◆ **WHAT IS REQUIRED**
Report all lines holding "JSON".

<<<<

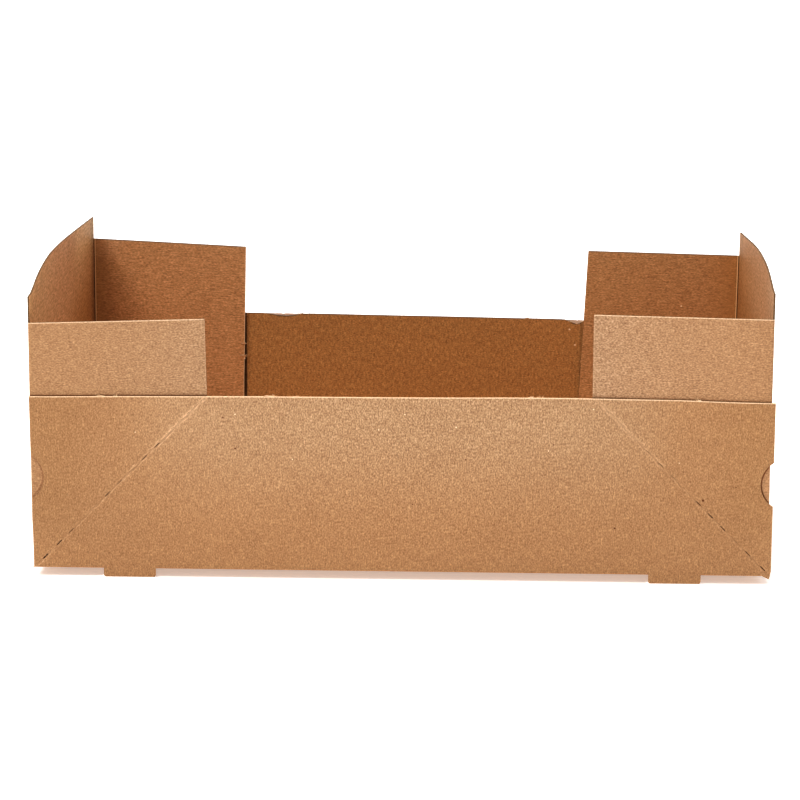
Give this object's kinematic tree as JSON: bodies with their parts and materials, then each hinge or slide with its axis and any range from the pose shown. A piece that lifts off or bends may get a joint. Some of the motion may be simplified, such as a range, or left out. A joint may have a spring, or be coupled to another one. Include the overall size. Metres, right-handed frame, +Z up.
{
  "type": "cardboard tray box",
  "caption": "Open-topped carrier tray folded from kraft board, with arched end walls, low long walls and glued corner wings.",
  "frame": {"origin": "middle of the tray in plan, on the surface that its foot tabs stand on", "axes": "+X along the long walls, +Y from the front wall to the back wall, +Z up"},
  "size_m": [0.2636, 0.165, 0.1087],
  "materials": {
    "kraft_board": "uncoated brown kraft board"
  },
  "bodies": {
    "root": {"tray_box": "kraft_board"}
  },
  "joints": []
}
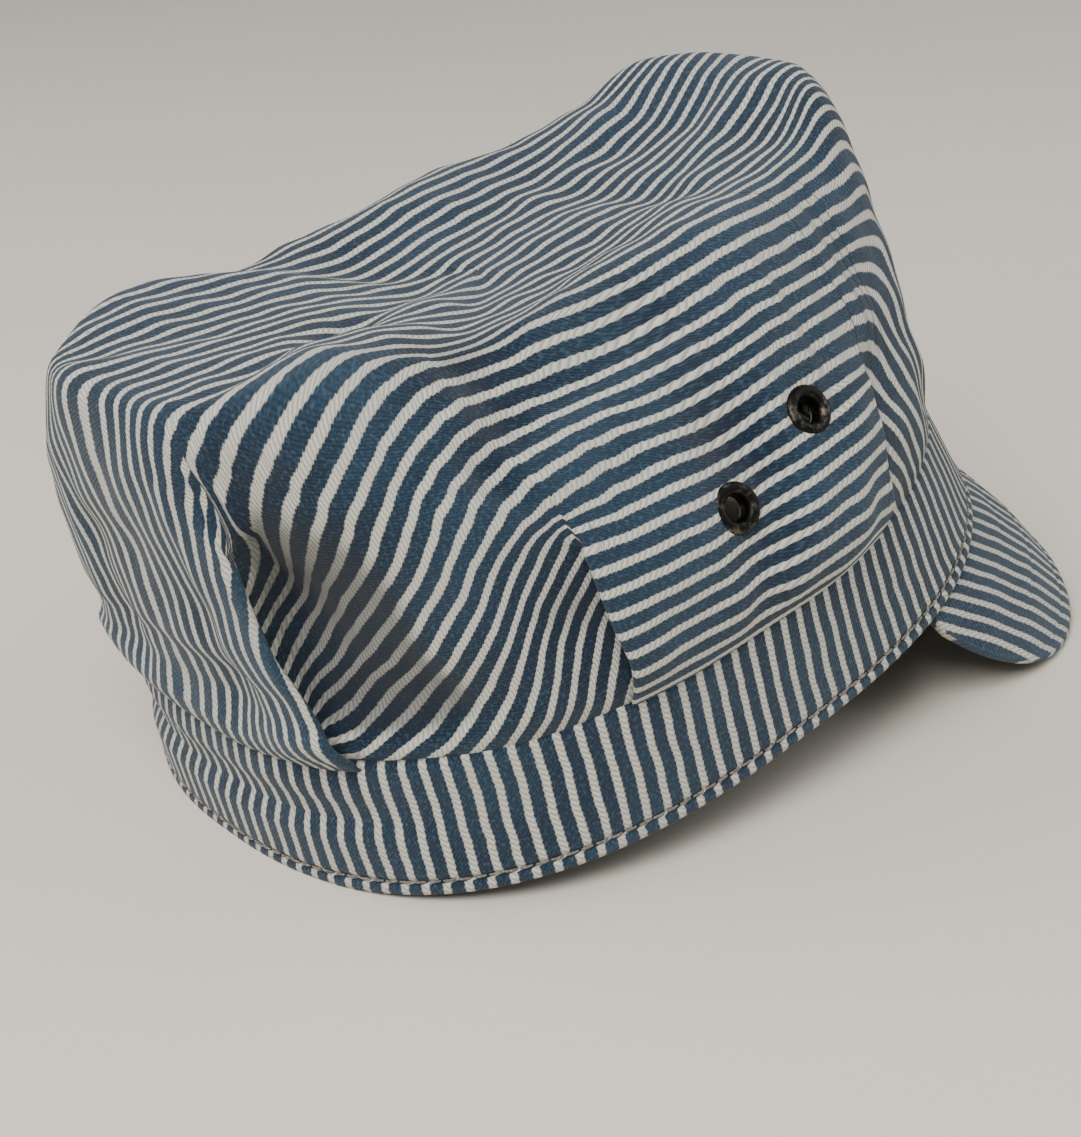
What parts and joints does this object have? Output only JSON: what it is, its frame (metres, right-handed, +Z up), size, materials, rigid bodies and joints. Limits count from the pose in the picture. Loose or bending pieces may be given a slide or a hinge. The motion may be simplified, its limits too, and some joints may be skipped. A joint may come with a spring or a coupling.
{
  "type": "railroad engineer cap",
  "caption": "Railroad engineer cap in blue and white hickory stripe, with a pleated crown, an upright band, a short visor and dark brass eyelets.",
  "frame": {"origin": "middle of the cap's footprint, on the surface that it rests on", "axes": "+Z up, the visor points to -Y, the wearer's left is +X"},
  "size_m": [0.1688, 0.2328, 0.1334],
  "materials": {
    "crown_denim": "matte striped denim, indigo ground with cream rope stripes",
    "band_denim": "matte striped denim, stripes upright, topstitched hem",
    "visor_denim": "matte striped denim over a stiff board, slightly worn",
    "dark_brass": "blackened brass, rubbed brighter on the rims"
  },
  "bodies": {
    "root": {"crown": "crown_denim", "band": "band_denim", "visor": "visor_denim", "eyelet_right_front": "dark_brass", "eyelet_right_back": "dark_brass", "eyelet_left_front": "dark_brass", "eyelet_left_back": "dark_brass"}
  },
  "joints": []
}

>>>>
<<<<

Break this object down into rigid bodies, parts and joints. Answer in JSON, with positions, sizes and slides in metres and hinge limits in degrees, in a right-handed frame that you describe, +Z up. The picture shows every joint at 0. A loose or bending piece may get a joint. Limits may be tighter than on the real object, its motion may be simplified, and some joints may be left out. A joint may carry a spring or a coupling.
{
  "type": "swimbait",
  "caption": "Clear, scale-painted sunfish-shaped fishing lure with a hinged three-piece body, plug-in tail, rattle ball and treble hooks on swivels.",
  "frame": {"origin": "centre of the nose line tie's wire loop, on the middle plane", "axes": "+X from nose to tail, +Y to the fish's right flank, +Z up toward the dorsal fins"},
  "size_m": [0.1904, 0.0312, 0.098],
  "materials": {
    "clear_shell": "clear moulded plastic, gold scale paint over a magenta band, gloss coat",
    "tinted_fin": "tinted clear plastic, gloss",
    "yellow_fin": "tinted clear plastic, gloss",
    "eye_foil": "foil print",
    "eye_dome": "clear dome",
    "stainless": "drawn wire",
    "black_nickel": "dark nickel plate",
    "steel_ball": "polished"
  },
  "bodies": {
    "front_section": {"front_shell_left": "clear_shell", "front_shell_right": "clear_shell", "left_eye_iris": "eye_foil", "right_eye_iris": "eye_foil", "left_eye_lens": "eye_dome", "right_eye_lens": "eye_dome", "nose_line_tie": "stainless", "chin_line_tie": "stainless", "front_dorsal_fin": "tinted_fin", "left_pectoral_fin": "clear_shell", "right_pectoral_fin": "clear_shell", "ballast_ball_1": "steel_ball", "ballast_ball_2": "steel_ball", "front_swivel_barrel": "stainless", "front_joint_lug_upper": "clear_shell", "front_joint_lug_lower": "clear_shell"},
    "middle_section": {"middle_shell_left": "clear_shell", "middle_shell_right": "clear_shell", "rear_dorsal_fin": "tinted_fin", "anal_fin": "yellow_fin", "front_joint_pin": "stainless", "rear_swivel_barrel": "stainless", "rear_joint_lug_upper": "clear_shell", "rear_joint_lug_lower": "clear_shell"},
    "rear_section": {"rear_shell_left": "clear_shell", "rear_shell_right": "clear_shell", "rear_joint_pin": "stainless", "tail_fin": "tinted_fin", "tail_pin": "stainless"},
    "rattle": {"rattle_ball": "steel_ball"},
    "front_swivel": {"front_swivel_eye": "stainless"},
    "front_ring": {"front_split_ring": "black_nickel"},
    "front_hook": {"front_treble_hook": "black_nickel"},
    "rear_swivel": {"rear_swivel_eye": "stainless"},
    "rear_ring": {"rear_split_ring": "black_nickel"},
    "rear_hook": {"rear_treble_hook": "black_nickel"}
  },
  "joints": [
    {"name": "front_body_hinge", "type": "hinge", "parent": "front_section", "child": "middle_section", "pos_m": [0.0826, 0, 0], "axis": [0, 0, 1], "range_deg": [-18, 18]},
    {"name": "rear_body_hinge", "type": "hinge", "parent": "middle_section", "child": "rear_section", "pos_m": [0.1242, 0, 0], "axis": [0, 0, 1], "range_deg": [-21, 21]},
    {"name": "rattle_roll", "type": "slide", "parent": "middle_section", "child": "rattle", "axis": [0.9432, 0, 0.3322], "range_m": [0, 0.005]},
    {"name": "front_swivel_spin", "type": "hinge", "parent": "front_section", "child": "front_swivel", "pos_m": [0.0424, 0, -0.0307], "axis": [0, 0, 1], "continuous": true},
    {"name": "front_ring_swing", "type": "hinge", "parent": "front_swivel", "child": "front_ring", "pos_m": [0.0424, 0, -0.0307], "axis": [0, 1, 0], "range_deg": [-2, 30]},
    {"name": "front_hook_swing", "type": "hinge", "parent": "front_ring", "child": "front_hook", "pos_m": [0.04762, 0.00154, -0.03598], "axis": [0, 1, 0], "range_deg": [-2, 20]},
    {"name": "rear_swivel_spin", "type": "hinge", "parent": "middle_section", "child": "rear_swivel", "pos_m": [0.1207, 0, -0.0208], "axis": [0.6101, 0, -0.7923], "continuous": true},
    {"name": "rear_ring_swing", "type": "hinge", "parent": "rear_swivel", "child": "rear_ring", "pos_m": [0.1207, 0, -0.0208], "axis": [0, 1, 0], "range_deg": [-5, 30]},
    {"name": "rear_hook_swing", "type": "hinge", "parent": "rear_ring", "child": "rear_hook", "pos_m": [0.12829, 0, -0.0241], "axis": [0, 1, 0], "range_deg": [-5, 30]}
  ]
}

>>>>

◆ **EXERCISE ANSWER**
Give this object's kinematic tree as JSON: bodies with their parts and materials, then each hinge or slide with its axis and any range from the pose shown. A piece that lifts off or bends may get a joint. Some of the motion may be simplified, such as a range, or left out. A joint may have a spring, or be coupled to another one. Include the overall size. Metres, right-handed frame, +Z up.
What parts and joints does this object have? Output only JSON: what it is, its frame (metres, right-handed, +Z up), size, materials, rigid bodies and joints. Limits count from the pose in the picture. Loose or bending pieces may be given a slide or a hinge. The motion may be simplified, its limits too, and some joints may be skipped. A joint may come with a spring or a coupling.
Break this object down into rigid bodies, parts and joints. Answer in JSON, with positions, sizes and slides in metres and hinge limits in degrees, in a right-handed frame that you describe, +Z up. The picture shows every joint at 0. A loose or bending piece may get a joint. Limits may be tighter than on the real object, its motion may be simplified, and some joints may be left out. A joint may carry a spring or a coupling.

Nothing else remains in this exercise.